As part of the 2016 deal, Ahold Delhaize requested that any new onsite infrastructure be covered through single-vendor support.

“Together, Scale Computing’s patented HC3 technology on Lenovo hardware is delivering a hyperconverged and edge infrastructure that has the capacity to run various IT and OT workloads, is right-sized, space-conscious, and can be managed at each individual location by generalists,” Alan said. “This reduces the time and budget spent managing technology and allows companies to focus more on growing their business and serving their customers.”

Scale Computing and Lenovo now work together to offer a customizable suite of hardware, software, and services that is flexible enough to provide anything from a single node to a multinode micro-datacenter for edge locations (such as Delhaize’s hyperconverged solution).

Alan said that, moving forward, Scale Computing is working to expand its edge services to reach new customers in exciting markets.

“We just signed the ink on the dotted line with a customer that has 800 ships,” he said. “There’s a cluster going into each one that we will move shipboard functions on to. We’ve expanded that whole edge play — BDI plus core plus edge — into places you’d never think of, like the entire judiciary system of Papua New Guinea.”

Introducing a New Tier of HC3 Appliances for Databases and VDI

In May, the company unveiled a new performance class of HC3 appliances designed to enhance support for database analytics and high-density virtual desktop infrastructure (VDI) deployments.

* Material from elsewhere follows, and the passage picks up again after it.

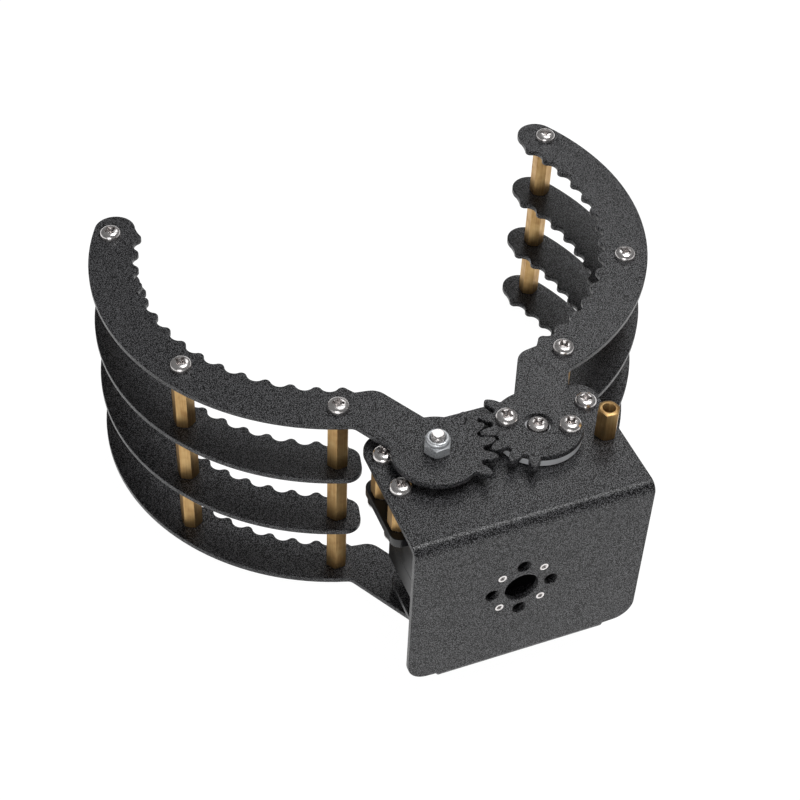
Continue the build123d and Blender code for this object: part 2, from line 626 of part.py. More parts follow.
def make_servo_mounting():
    """Standoffs between shelf and servo ears, their screws and the opening stop."""
    corners = servo_holes()
    below = EAR_TOP - EAR_T
    seat = below - WASHER_T
    standoffs = [hexagon(HEX_FLATS, EAR_TOP, EAR_TOP + EAR_STANDOFF, x, y)
                 - rod(M3_R + THREAD_GAP, EAR_TOP, EAR_TOP + EAR_STANDOFF, x, y) for x, y in corners]
    keep("servo_ear_standoffs", *standoffs)
    keep("servo_ear_washers", *[tube(WASHER_R, M3_CLEAR, seat, below, x, y) for x, y in corners])
    keep("servo_ear_screws", *[Pos(x, y, seat) * pan_screw(EAR_SCREW_L, up=-1) for x, y in corners])
    shelf_screw = pan_screw(SHEET + SCREW_REACH)
    keep("shelf_screws", *[Pos(x, y, BRACKET_TOP) * shelf_screw for x, y in corners[:3]])
    stop_x, stop_y = corners[3]
    stop = hex_spacer(STOP_H, BRACKET_TOP, stop_x, stop_y, SHEET + SCREW_REACH, STOP_TURN)
    keep("opening_stop_post", stop)


def make_pivots():
    """Bushes, bolts and lock nuts of the three plain pivots."""
    reach = PLATE_GAP + SHEET + BUSH_END
    upper_l = SHEET + reach + NUT_H + UPPER_BOLT_END
    lower_l = SHEET + reach + NUT_H + LOWER_BOLT_END
    keep("left_upper_pivot_bush", place_left(pivot_bush(BRACKET_TOP, 1)))
    keep("left_upper_pivot_bolt", place_left(pan_screw(upper_l, up=-1), BRACKET_TOP - SHEET))
    keep("left_upper_pivot_nut", place_left(lock_nut(NUT_TURN), BRACKET_TOP + reach))
    foot_under, foot_top = BRACKET_BOTTOM, BRACKET_BOTTOM + SHEET
    for side, place in (("left", place_left), ("right", place_right)):
        keep(f"{side}_lower_pivot_bush", place(pivot_bush(foot_under, -1)))
        keep(f"{side}_lower_pivot_bolt", place(pan_screw(lower_l, up=-1), foot_under - reach))
        keep(f"{side}_lower_pivot_nut", place(lock_nut(), foot_top))


def make_claws():
    """Both claws with their own tooth phase and pivot holes."""
    horn_holes = [(x, y, M3_CLEAR) for x, y in horn_places()]
    right = claw_sheet("gear", RIGHT_TEETH, [(0, 0, PAN_R + HEAD_CLEAR)] + horn_holes)
    left = claw_sheet("gear", mirrored_teeth(LEFT_TEETH), [(0, 0, SLEEVE_R + SLEEVE_GAP)])
    make_claw("right", place_right, right)
    make_claw("left", place_left, left)


make_bracket()
make_servo_case()
make_servo_inside()
make_output()
make_servo_mounting()
make_pivots()
make_claws()

os.makedirs("parts", exist_ok=True)
for part_name, part_shape in PARTS.items():
    export_step(part_shape, f"parts/{part_name}.step")
print(len(PARTS), "nodes written")
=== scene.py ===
# %% [markdown]
# # A robot claw gripper
# Two curved claws, each a stack of four black sheets on brass posts, hang on a bent bracket. Their
# sector gears mesh, and a servo under the shelf turns the right one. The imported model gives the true
# sizes, so this lesson keeps every piece where that model has it and gives it edges, threads and finish.

# %% Load the frame
import cmath
import json
import math

import bmesh
import bpy
from mathutils import Matrix, Vector


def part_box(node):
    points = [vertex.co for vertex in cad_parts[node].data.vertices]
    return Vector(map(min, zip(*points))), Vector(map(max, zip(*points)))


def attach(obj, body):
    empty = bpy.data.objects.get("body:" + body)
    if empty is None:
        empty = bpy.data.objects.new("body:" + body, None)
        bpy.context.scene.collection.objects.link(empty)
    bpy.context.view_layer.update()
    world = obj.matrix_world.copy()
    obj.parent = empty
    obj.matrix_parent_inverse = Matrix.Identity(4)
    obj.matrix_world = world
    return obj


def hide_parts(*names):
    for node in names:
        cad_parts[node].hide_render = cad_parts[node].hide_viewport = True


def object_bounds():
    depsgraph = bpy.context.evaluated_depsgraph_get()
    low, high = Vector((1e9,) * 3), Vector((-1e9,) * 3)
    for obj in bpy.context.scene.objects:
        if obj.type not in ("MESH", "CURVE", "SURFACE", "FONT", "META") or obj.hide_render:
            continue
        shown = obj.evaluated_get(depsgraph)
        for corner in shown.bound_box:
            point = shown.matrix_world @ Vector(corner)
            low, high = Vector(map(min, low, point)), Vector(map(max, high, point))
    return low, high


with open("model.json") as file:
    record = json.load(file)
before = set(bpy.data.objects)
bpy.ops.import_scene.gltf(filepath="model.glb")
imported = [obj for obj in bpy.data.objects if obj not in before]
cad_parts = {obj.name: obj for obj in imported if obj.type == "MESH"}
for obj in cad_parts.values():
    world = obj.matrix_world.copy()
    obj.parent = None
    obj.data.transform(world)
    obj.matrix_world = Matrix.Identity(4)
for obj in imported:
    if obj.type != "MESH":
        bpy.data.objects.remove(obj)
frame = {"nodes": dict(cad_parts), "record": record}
nodes = frame["nodes"]
cad_low, cad_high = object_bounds()
MM = 0.001
print("CAD box, mm:", [round(x / MM, 1) for x in cad_high - cad_low])

# %% [markdown]
# Three small helpers serve every step below: one puts an object in the scene, and two build nodes.

# %% Small helpers


def new_object(name, data):
    """Object at the origin with that mesh, lamp or camera."""
    made = bpy.data.objects.new(name, data)
    bpy.context.scene.collection.objects.link(made)
    return made


def join(tree, source, target):
    """Links an output socket to an input socket."""
    tree.links.new(source, target)


def add_node(tree, kind, inputs, **settings):
    """A node with its inputs linked or set, by name or by number. A list links one input several times."""
    made = tree.nodes.new(kind)
    for key, value in settings.items():
        setattr(made, key, value)
    for key, value in inputs.items():
        for one in value if isinstance(value, list) else [value]:
            if isinstance(one, bpy.types.NodeSocket):
                join(tree, one, made.inputs[key])
            else:
                made.inputs[key].default_value = one
    return made


# %% [markdown]
# ## The camera
# A render can only be compared with a photograph when both are seen from the same place. The camera
# stands about 0.4 m away on an 80 mm lens, looks down by 45 degrees and leans a little to one side.
# A camera is a matrix of three axes and a place, so building those axes is simpler than a track-to.

# %% Camera
VIEW_TARGET = Vector((-12.549, 42.643, 22.0)) * MM
VIEW_AZIMUTH = math.radians(-23.574)
VIEW_ELEVATION = math.radians(45.127)
VIEW_ROLL = math.radians(2.746)
VIEW_DISTANCE = 397.158 * MM
LENS = 79.99
SENSOR = 36.0
CLIP_NEAR, CLIP_FAR = 0.01, 20.0


def camera_axes(azimuth, elevation, roll):
    """Right, up and backward axes of a camera that looks at its target."""
    flat = math.cos(elevation)
    back = Vector((math.sin(azimuth) * flat, -math.cos(azimuth) * flat, math.sin(elevation)))
    right = Vector((math.cos(azimuth), math.sin(azimuth), 0))
    up = back.cross(right)
    leaned = right * math.cos(roll) + up * math.sin(roll)
    return leaned, back.cross(leaned), back


camera_data = bpy.data.cameras.new("camera")
camera_data.lens, camera_data.sensor_width = LENS, SENSOR
camera = new_object("camera", camera_data)
axis_right, axis_up, axis_back = camera_axes(VIEW_AZIMUTH, VIEW_ELEVATION, VIEW_ROLL)
turned = Matrix((axis_right, axis_up, axis_back)).transposed().to_4x4()
camera.matrix_world = Matrix.Translation(VIEW_TARGET + axis_back * VIEW_DISTANCE) @ turned
camera_data.clip_start, camera_data.clip_end = CLIP_NEAR, CLIP_FAR
bpy.context.scene.camera = camera
bpy.context.scene.view_settings.view_transform = "Standard"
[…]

The solution, known as HC3250DF, helps both enterprises and SMBs run a wide range of applications with varying performance needs and supports high VM density. The ultimate goal is to empower IT departments everywhere to meet increased end-user expectations.

“Both persistent and non-persistent VDI workloads thrive on the newly redesigned underlying storage layer, which was created to maximize performance,” said Dave Demlow, Vice President of Product Management at Scale Computing, in a press release. “With the new pressure on IT to enable remote work whenever necessary, this appliance is an excellent foundation for VDI deployments from several hundred users to a few thousand.”